* BEGIN *

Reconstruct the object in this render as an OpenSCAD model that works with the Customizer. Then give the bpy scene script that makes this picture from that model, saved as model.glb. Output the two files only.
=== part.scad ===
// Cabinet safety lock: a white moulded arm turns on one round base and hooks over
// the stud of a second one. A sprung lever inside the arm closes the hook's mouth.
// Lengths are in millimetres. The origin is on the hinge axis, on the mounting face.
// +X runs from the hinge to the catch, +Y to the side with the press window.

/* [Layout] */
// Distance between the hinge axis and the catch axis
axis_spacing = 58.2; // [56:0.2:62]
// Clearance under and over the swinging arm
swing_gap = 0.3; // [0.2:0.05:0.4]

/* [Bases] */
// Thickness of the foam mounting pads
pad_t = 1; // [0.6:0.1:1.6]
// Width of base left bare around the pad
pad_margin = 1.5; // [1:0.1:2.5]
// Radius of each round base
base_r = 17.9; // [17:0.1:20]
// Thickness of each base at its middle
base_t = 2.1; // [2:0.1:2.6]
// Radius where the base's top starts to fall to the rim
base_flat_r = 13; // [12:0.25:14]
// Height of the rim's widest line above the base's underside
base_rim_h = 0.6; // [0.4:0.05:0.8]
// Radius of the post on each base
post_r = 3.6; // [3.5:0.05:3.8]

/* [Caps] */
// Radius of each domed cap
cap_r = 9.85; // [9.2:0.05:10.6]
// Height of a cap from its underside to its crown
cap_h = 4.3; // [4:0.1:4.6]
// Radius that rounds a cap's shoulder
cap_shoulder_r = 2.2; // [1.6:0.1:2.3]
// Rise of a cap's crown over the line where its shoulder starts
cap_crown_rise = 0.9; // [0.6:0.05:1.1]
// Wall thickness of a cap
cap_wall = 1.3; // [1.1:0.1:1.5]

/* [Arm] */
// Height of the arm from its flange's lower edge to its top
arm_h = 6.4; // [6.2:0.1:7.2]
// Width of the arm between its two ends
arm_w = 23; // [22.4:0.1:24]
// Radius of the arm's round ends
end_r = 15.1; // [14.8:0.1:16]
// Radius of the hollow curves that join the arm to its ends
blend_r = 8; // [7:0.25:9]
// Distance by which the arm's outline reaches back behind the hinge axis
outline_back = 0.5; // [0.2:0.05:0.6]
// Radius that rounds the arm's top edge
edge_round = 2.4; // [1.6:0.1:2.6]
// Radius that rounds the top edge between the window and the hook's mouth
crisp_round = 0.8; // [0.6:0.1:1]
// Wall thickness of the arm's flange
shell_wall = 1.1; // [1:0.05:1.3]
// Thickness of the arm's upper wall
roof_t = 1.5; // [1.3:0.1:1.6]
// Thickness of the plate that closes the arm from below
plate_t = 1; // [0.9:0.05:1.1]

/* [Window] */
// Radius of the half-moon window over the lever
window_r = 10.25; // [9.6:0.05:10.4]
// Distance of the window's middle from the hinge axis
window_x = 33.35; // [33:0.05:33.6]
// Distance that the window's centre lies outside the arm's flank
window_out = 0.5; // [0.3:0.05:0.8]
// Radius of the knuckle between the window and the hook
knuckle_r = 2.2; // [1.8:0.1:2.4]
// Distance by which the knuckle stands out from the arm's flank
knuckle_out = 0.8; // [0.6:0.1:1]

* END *
* BEGIN *

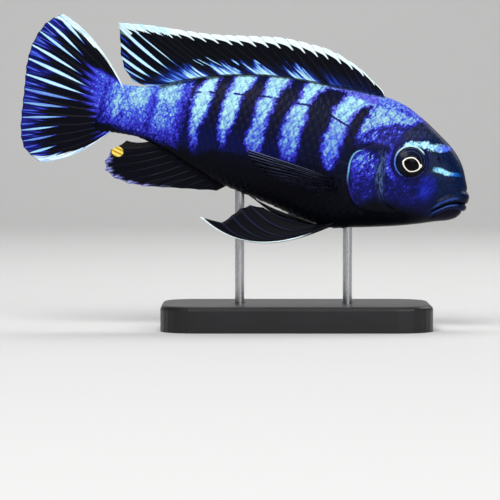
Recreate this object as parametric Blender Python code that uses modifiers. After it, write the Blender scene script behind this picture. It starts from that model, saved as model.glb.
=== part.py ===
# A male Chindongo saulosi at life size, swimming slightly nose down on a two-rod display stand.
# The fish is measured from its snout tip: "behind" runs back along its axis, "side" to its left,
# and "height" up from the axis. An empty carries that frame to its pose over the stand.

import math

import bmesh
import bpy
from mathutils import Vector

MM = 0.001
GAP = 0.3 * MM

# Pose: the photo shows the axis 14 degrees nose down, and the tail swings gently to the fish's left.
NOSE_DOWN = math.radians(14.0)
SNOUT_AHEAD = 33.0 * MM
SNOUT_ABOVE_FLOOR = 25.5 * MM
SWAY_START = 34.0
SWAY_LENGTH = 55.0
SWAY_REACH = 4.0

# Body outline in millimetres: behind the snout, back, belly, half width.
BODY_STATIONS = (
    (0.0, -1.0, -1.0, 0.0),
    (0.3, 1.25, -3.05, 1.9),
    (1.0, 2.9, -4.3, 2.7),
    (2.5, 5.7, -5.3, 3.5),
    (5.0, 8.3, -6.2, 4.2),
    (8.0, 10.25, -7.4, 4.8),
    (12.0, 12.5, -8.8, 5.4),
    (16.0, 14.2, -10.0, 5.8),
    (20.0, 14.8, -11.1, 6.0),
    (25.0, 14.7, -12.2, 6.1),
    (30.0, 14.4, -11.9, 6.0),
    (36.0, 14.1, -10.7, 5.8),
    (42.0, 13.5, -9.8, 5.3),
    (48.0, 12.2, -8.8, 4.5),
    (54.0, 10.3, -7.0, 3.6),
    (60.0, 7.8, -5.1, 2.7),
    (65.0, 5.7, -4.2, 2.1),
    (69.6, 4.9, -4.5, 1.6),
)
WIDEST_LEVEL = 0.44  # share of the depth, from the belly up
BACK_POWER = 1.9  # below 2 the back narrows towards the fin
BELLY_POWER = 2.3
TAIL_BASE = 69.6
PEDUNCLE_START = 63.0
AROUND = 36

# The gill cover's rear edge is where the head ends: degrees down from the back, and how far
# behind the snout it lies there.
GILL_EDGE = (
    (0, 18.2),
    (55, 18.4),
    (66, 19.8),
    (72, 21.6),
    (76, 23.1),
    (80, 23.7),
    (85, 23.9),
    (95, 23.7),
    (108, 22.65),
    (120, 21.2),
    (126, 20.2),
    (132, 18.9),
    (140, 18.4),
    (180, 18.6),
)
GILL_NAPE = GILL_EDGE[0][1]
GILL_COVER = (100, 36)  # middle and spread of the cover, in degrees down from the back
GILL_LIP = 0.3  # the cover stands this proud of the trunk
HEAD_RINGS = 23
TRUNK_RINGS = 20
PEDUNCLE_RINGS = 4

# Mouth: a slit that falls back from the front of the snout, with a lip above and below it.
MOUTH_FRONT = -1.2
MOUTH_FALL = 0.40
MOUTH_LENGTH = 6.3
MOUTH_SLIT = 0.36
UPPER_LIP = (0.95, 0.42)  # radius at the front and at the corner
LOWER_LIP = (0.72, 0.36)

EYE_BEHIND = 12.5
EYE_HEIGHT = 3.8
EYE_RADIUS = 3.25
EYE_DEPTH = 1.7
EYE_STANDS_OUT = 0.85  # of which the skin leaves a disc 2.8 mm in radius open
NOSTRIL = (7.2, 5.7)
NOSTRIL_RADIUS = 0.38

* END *

#### [WHAT YOU NEED TO DO]
Look for "starts" and pull out every line that has it.

#### [EXPECTED ANSWER]
// Radius where the base's top starts to fall to the rim
// Rise of a cap's crown over the line where its shoulder starts
Recreate this object as parametric Blender Python code that uses modifiers. After it, write the Blender scene script behind this picture. It starts from that model, saved as model.glb.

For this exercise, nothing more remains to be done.